ARM’s ISA can be as easily criticized. E.g. Even though it’s RISC some implementations break many loads and jumps into multiple instructions (due to truly half assed encodings). Some criticism can also be targeted towards predication issues. Bit-twiddling approaches in ARM can also get monumentally “ugly.” Etc.
As I said, it depends on the culture of the developer. In my experience, people who have no issue grasping stack/accumulator machines, can deal with x86 just fine. Whereas others raised to equate microprocessors with register-to-register machines have a hard time wrapping their head around it.
Orthogonality is another of those things. Some people have a quasy religious expectation of a flat architectural register file just because, whereas other programmers deal with banked register groups as being easier for explicit scheduling optimizations.
Furthermore, the OO and AMD64 extensions have made a lot of the issues moot for a long while. Alas…
Edited 2013-06-06 21:05 UTC
The ARM “bit-twiddling” is yet effective, especially if it can be done in the same instruction instead to explode this into multiple instructions with a branch to select the path. More compact, no prediction.
The OO and AMD64 are nice, they are 21st century technologies though.
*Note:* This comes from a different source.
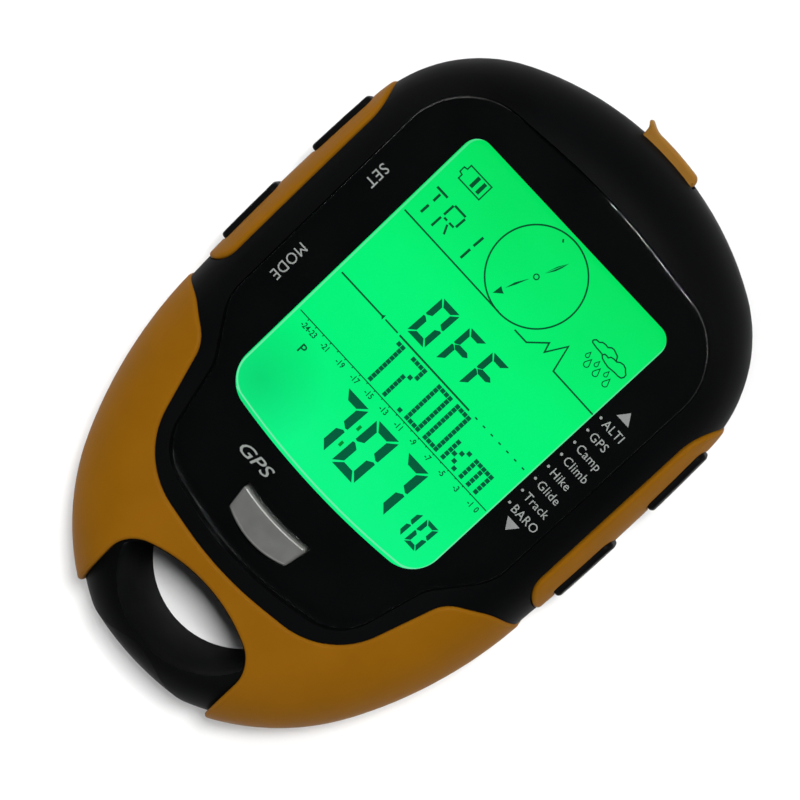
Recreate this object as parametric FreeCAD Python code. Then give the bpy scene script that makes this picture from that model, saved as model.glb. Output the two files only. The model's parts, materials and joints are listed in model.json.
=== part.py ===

And you want to put this into a tablet ? I know times will come, but right now, I think it’s a little too early.
Kochise
That proves my point, what you see as “effective” other people see as a “kludge.” It works both ways.
Also OO is definitively not a “XXI” century technology. And the new Atoms that are going to go against ARM do support it. And they do so supporting 64bit operation as well, which ARM has yet to do. ARM has also broken a lot of software compatibility across implementations, whereas x86 has been remarkable in that regard.
We can pick and choose the good while ignoring the bad of either architecture all we want. But that simply solidifies my point: subjective qualitative assessments of technologies are silly.
“it can be done in the same instruction instead to explode this into multiple instructions with a branch to select the path. More compact, no prediction.”
This is not subjective. The ARM ISA is made that way for obvious pragmatical reasons.